(Problem statement)
Print exactly those lines that run from the beginning of the data to the line bearing "into fine ribs.", inclusive.

(Task material)
◇ ◇ ◇ ◇ ◇ ◇ ◇

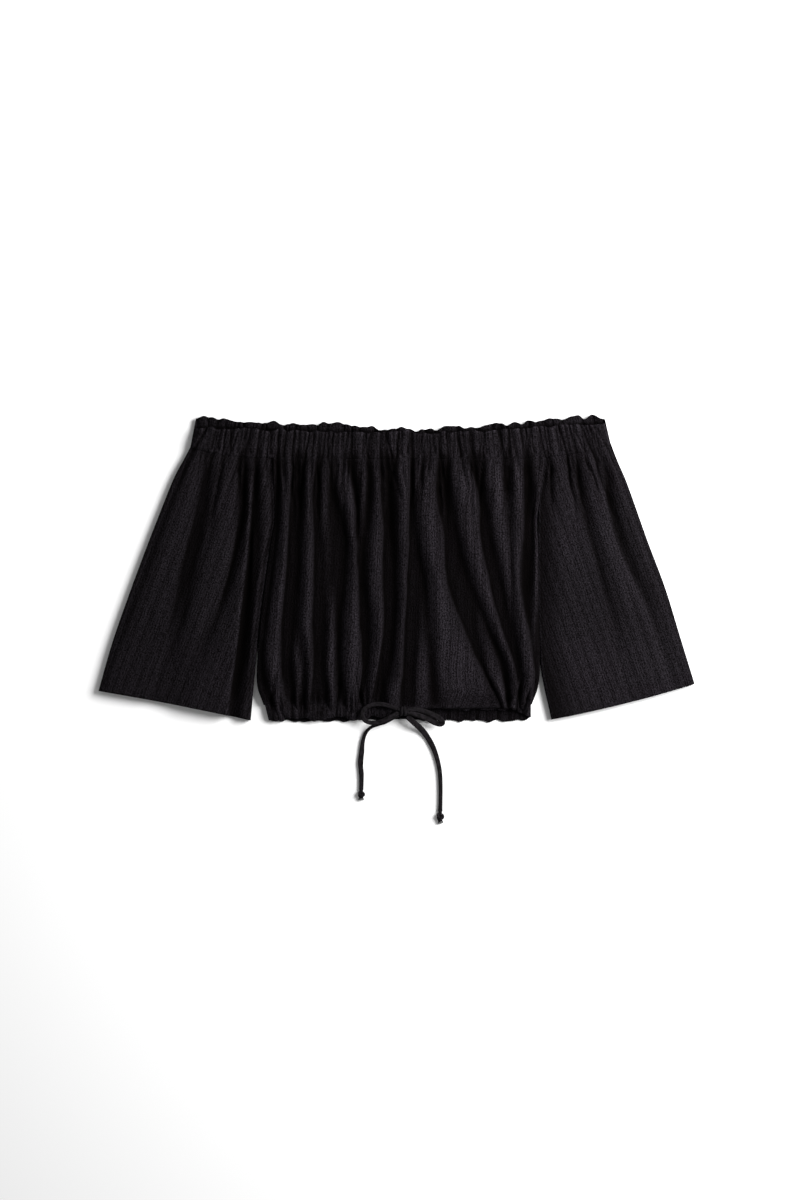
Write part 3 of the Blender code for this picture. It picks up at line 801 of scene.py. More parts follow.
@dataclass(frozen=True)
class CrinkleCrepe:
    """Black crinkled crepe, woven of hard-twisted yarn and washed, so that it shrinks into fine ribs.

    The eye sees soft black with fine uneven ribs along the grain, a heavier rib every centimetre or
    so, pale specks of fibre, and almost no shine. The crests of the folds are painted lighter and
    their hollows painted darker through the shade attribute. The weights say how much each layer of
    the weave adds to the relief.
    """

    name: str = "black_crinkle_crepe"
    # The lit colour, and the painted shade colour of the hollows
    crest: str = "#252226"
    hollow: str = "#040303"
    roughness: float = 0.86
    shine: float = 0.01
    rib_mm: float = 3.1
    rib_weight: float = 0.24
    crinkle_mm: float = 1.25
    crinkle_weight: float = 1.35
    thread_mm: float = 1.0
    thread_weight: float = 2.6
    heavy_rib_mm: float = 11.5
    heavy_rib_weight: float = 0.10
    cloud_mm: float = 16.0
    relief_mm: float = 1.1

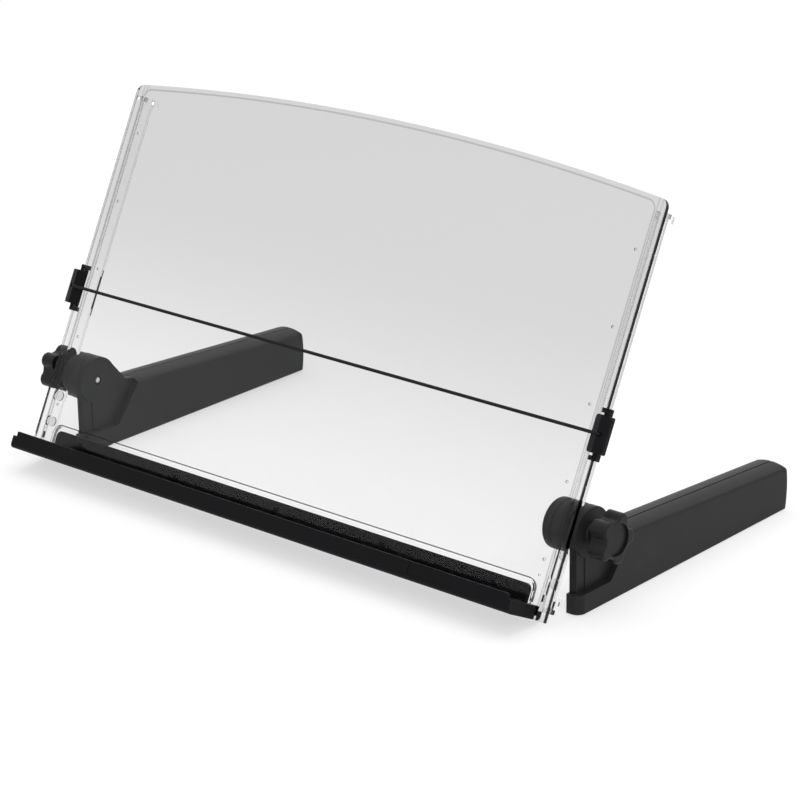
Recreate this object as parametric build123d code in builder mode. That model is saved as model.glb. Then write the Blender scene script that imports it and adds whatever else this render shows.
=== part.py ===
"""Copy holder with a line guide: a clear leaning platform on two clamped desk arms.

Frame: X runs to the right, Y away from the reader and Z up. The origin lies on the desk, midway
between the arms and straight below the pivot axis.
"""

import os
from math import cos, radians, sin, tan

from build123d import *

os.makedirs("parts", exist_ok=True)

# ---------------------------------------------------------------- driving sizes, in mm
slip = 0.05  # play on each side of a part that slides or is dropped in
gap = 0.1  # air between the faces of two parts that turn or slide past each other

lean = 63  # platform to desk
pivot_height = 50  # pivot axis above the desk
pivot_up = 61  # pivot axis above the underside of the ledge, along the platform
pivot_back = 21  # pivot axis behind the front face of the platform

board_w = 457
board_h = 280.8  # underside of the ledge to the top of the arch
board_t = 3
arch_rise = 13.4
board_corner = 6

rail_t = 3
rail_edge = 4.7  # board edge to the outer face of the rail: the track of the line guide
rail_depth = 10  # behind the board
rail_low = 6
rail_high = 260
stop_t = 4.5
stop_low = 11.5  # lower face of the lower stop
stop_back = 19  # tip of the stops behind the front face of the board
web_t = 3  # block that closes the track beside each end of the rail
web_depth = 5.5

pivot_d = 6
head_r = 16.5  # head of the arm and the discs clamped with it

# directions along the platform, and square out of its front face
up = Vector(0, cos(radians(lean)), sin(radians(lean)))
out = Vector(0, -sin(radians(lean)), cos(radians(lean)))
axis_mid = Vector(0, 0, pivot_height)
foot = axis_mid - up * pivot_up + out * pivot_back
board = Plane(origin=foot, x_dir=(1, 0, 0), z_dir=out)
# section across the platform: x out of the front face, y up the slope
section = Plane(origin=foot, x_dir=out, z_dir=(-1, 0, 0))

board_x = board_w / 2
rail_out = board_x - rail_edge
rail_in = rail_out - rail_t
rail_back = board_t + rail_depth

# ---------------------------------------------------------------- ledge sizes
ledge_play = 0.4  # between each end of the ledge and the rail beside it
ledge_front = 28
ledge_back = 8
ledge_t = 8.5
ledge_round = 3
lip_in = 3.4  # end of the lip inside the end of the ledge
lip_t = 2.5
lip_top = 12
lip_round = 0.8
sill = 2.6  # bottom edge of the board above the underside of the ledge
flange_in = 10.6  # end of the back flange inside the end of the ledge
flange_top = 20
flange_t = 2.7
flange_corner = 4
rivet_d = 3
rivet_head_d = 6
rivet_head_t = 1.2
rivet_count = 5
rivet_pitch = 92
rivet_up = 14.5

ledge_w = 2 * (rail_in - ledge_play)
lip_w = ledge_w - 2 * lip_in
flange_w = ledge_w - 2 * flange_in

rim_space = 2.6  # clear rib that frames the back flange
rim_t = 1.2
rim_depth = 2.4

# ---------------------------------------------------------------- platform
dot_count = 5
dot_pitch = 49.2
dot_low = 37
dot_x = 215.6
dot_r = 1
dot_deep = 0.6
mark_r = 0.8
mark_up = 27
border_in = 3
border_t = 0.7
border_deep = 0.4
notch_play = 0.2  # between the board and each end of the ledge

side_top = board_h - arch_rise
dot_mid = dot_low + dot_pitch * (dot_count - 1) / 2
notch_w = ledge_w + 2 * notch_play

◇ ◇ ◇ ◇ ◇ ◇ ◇

(Result for this task)
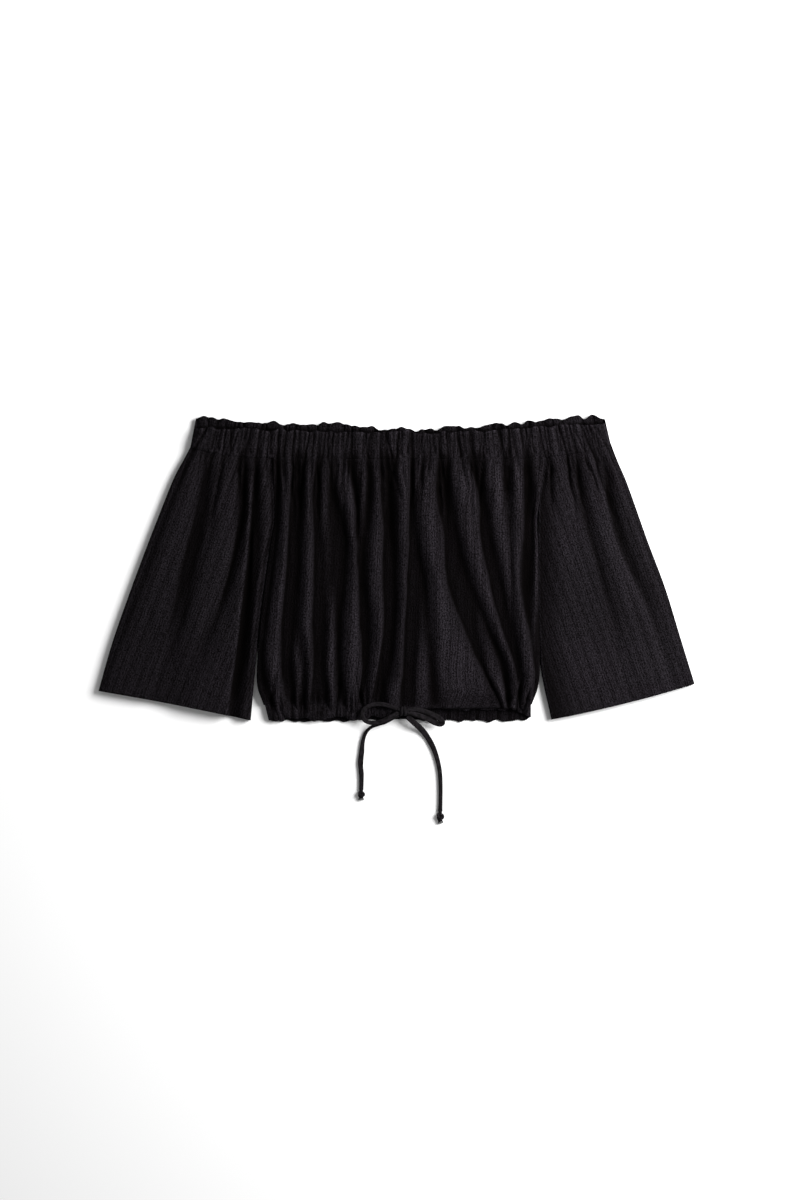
Write part 3 of the Blender code for this picture. It picks up at line 801 of scene.py. More parts follow.
@dataclass(frozen=True)
class CrinkleCrepe:
    """Black crinkled crepe, woven of hard-twisted yarn and washed, so that it shrinks into fine ribs.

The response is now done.